● WHAT THIS TASK INVOLVES
Reproduce all of the material exactly as shown.
MATERIAL start
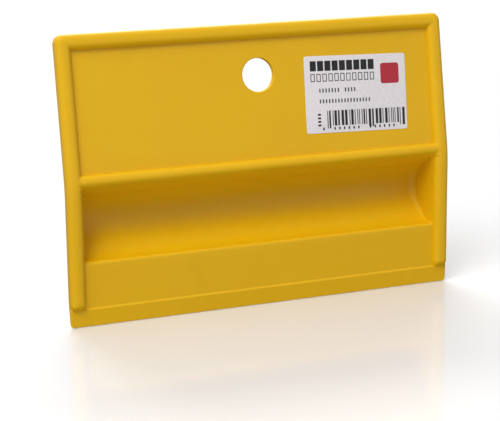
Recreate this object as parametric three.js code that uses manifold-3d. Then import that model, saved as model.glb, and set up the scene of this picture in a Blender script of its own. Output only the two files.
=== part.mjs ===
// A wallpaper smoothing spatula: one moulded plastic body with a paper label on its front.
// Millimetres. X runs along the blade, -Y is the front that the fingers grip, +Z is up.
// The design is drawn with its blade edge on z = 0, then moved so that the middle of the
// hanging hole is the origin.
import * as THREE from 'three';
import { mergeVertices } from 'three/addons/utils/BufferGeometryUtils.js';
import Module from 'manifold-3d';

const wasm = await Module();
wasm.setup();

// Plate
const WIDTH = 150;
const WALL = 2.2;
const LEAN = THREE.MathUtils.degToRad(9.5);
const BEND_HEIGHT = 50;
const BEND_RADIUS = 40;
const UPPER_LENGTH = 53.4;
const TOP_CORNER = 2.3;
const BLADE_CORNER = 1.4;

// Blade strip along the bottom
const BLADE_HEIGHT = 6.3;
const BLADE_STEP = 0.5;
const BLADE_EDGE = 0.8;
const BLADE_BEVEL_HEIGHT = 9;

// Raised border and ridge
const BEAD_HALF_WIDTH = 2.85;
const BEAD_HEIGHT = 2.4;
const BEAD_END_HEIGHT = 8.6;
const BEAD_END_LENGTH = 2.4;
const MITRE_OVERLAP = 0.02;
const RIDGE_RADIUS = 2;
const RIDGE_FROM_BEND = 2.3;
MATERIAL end
● WORKED SOLUTION
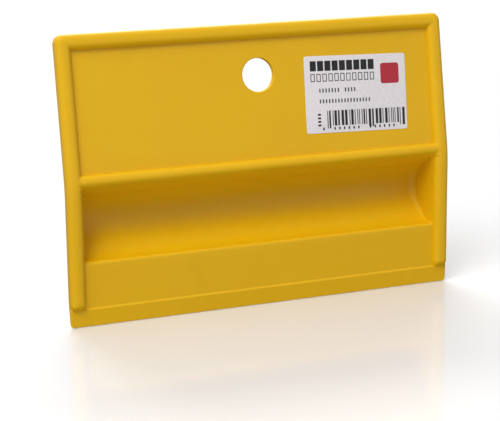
Recreate this object as parametric three.js code that uses manifold-3d. Then import that model, saved as model.glb, and set up the scene of this picture in a Blender script of its own. Output only the two files.
=== part.mjs ===
// A wallpaper smoothing spatula: one moulded plastic body with a paper label on its front.
// Millimetres. X runs along the blade, -Y is the front that the fingers grip, +Z is up.
// The design is drawn with its blade edge on z = 0, then moved so that the middle of the
// hanging hole is the origin.
import * as THREE from 'three';
import { mergeVertices } from 'three/addons/utils/BufferGeometryUtils.js';
import Module from 'manifold-3d';

const wasm = await Module();
wasm.setup();

// Plate
const WIDTH = 150;
const WALL = 2.2;
const LEAN = THREE.MathUtils.degToRad(9.5);
const BEND_HEIGHT = 50;
const BEND_RADIUS = 40;
const UPPER_LENGTH = 53.4;
const TOP_CORNER = 2.3;
const BLADE_CORNER = 1.4;

// Blade strip along the bottom
const BLADE_HEIGHT = 6.3;
const BLADE_STEP = 0.5;
const BLADE_EDGE = 0.8;
const BLADE_BEVEL_HEIGHT = 9;

// Raised border and ridge
const BEAD_HALF_WIDTH = 2.85;
const BEAD_HEIGHT = 2.4;
const BEAD_END_HEIGHT = 8.6;
const BEAD_END_LENGTH = 2.4;
const MITRE_OVERLAP = 0.02;
const RIDGE_RADIUS = 2;
const RIDGE_FROM_BEND = 2.3;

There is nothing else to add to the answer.